Because nonpracticing entities don't make any products and can't be countersued for infringement, they "face close to zero risk" in mounting extensive patent licensing campaigns, said Ann Fort of Sutherland Asbill & Brennan LLP. Cisco was seeking to change the calculus by raising the specter of racketeering liability, she said.
"A lot of people are trying to find ways to make the mass blanketing of end users with demand letters less attractive," she said. "They're trying to raise the downside for the nonpracticing entities."
According to Feldman, "the goal is to make patent monetizers think twice before suing. The large companies are saying, 'We're going to make it tougher and more expensive for you.'"
The dismissal of Cisco's suit doesn't mean similar claims might not be viable in another case, said Fort, who described this type of racketeering allegation as "the nuclear option." It simply shows the judge didn't see Innovatio's licensing efforts as legally problematic, she said.
"I don't view this as a decision saying licensing campaigns can never rise to the level of racketeering," she said. "The facts here didn't reach that level."
Nevertheless, the ruling highlights the difficulty of alleging that a patent licensing campaign amounts to racketeering, said Jeffrey Matsuura of Alliance Law Group LLC.
"RICO is a pretty hard case to make," he said. "It's an open question whether, if racketeering didn't work, there is some other kind of legal argument that might be more useful if I'm Cisco and I'm ticked at patent holding companies pushing around my customers."

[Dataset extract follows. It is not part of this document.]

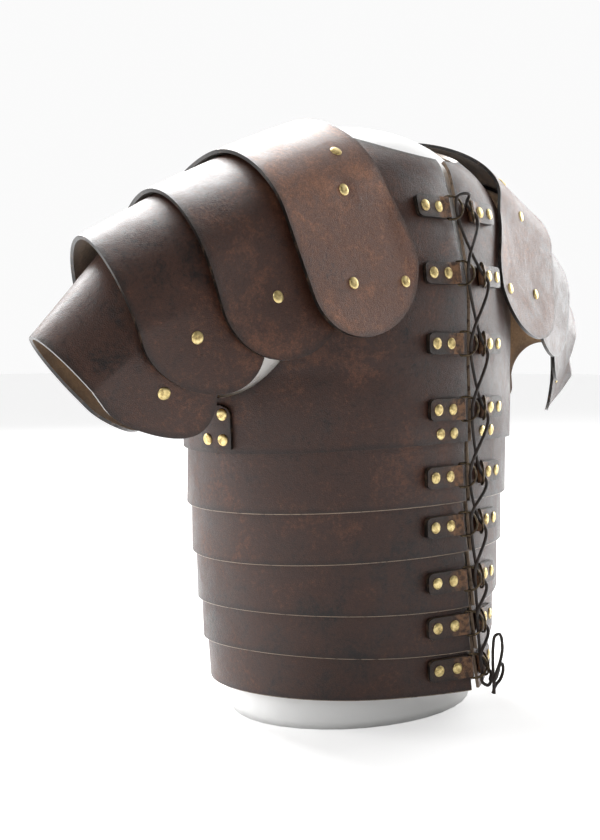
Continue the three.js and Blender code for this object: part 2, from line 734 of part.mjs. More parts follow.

The complaint by Cisco and fellow Wi-Fi manufacturers Motorola Solutions Inc. and Netgear Inc. was filed in October as part of a multidistrict litigation that consolidates numerous suits Innovatio has filed against scores of businesses that offer Wi-Fi and manufacturers of Wi-Fi devices.
Among other claims, the companies allege that Innovatio's demand letters are misleading because the Wi-Fi devices are already covered by licenses, Innovatio has an obligation to license its patents on reasonable terms, and the letters falsely state that its patents are essential to wireless standards.
In dismissing the RICO claims, U.S. District Judge James Holderman of the Northern District of Illinois ruled that Innovatio's letters are protected by the First Amendment and the Noerr-Pennington doctrine, which shield parties from liability if they petition the government.
The judge ruled that the demand letters amounted to petitions, which are protected unless they are shown to be sham litigation. Innovatio's letters were not a sham, he concluded, because the company's infringement claims were not so objectively baseless that no reasonable litigation could expect to win.
The ruling makes clear that the standard for sham litigation was not designed for patent litigation and would need to be updated by Congress or the U.S. Supreme Court before it could be effective in such cases, according to Feldman. There's virtually no way to prove that a patent suit is so baseless that no one could imagine it would succeed, she said.
"With patent litigation, the meaning of a patent is so uncertain, the objectively baseless standard is almost impossible to overcome," she said.
The judge let some of Cisco's claims stand, including breach of contract claims alleging Innovatio had failed to license the patents on reasonable terms.
Cisco general counsel Mark Chandler said in a statement that the company was "disappointed the court interpreted the right to 'petition the government' so broadly as to immunize from RICO liability Innovatio's misleading statements that were intended to induce thousands of U.S. businesses to pay money that Innovatio knows they do not owe since they are already fully licensed."
"We do not believe those misleading demands should be immune from liability, and we will review the steps available from here to vindicate our customers' rights," he added.
Matthew McAndrews of Niro Haller & Niro Ltd., lead counsel for Innovatio, said that the company "pleased with, but not surprised by, the court's ruling," which he said will now shift the focus of the litigation to the merits of the infringement claims against the defendants.
"I never believed Cisco's fraud-based claims had any merit at all," he said. "I was involved in the licensing activities they complained of, and I knew we didn't cross the line, but it's always nice to get confirmation from a judge."
It remains to be seen whether other companies will try to file similar suits alleging that licensing letters like Innovatio's constitute racketeering, McAndrews said.
"I certainly think Judge Holderman's decision ought to serve as a deterrent, but you never know what defendants are going to do," he said.
Cisco, Motorola and Netgear are represented by Steven Cherny, Gianni Cutri, Adam Alper and Michael De Vries of Kirkland & Ellis LLP.
Innovatio is represented by Matthew McAndrews, Raymond Niro Jr., Brian Haan and Gabriel Opatken of Niro Haller & Niro Ltd. and Jean Kuelper, Gregory Schodde, Peter McAndrews, Ronald Spuhler and Shawn Peterson of McAndrews Held & Malloy Ltd.
The case is In re: Innovatio IP Ventures LLC Patent Litigation, case number 1:11-cv-09308, in the U.S. District Court for the Northern District of Illinois.